I suspect The Joys of Love will find its main audience with people like me, who love L'Engle's work and wanted this book for its autobiographical elements and to add to my collection. Certainly anyone who has ever read L'Engle's journal Two-Part Invention (the true story of her early years in theater, and how she met her actor husband Hugh Franklin) will find much in this novel that feels familiar. If you're familiar with her earliest work, it's also interesting to see where this book falls within her development as a writer. It's reminiscent of her first novel, better than her second (Ilsa, now out of print) but doesn't seem to achieve the stronger narrative shape and more descriptive prose elements of Camilla or And Both Were Young.

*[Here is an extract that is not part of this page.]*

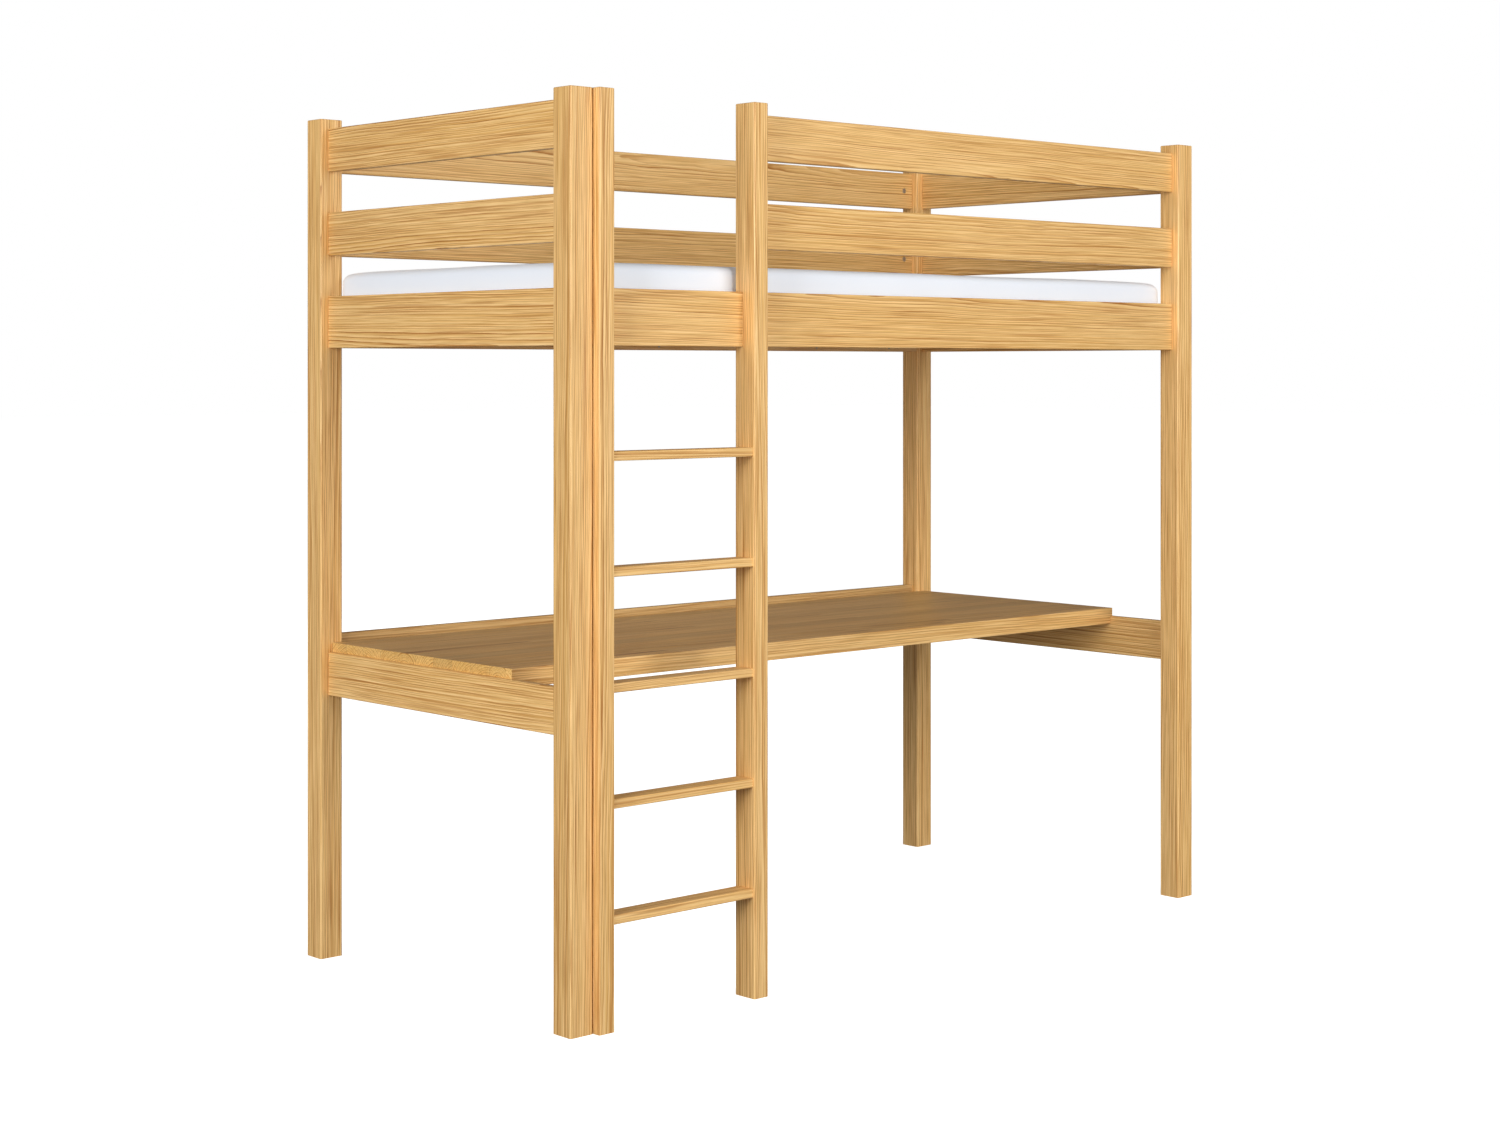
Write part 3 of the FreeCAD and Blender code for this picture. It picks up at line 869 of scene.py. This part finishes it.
def coverMaterial():
    material = bpy.data.materials.new("knitCover")
    material.use_nodes = True
    tree = material.node_tree
    shader = tree.nodes["Principled BSDF"]
    # painted glow: a faint emission that lifts the white cover as if it were lit more brightly
    shader.inputs["Emission Color"].default_value = knit["paintedGlowColour"]
    shader.inputs["Emission Strength"].default_value = knit["paintedGlow"]
    shader.inputs["Sheen Weight"].default_value = knit["sheen"]
    shader.inputs["Sheen Roughness"].default_value = knit["sheenRoughness"]
    place = addNode(tree, "TexCoord").outputs["Object"]
    parts = split(tree, place)
    loops = None
    for name, size in knit["loops"]:
        wave = calc(tree, "SINE", calc(tree, "MULTIPLY", parts[name], size))
        loops = wave if loops is None else calc(tree, "ADD", loops, wave)
    cloudy = {"Vector": place, "Scale": knit["cloudSize"], "Detail": 3.0}
    cloud = addNode(tree, "TexNoise", cloudy).outputs["Fac"]
    fuzzy = {"Vector": place, "Scale": knit["fuzzSize"], "Detail": 2.0}
    fuzz = addNode(tree, "TexNoise", fuzzy).outputs["Fac"]
    height = calc(tree, "MULTIPLY_ADD", loops, knit["loopHeight"], fuzz)
    shade = calc(tree, "MULTIPLY_ADD", fuzz, knit["fuzzShade"], knit["darkest"])
    shade = calc(tree, "MULTIPLY_ADD", cloud, knit["cloudShade"], shade)
    rough = calc(tree, "MULTIPLY_ADD", fuzz, knit["fuzzRough"], knit["roughness"])
    finishShader(tree, grey(tree, shade), rough, height, knit["colour"], knit["bump"])
    return material


def makeMattress():
    low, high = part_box("mattress")
    edge = Vector((mattress["inset"],) * 3)
    zipHeight = (low.z + high.z) / 2
    cover = roundedBlock("mattress_cover", low + edge, high - edge)
    inflate(cover)
    shapeCover(cover, low, high, zipHeight)
    smooth = cover.modifiers.new("smooth", "SUBSURF")
    smooth.levels = smooth.render_levels = 1
    material = coverMaterial()
    piping = zipPiping(low, high, zipHeight)
    for piece in (cover, piping):
        piece.data.materials.append(material)
    cover.data.polygons.foreach_set("use_smooth", [True] * len(cover.data.polygons))
    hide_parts("mattress")
    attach(cover, "mattress")
    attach(piping, "mattress")
    print("mattress made,", len(cover.data.vertices), "points")


placeCamera()
buildStudio()
pineGroup = buildPineGroup()
finishWood()
finishDowels()
finishSteel()
makeMattress()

None of which ultimately mattered a whole lot. I just was so glad to hold this book in my hand. If you've never read a L'Engle novel, this isn't the book you'll want to start with, but longtime L'Engle fans will treasure it for what it is.
~befus, 2008
The Joys of Love
by Madeleine L'Engle
Farrar Straus Giroux, 2008
0374338701
Note: I've gone back and forth on whether to give this three or four stars. My reading experience, due to the emotional import of this book, was clearly far above average, but I'm trying to judge (fairly) the story itself. So I've decided to go with three stars but hope it's clear that the rating is relative: most of Madeleine's books would garner four or five stars from me in a heartbeat.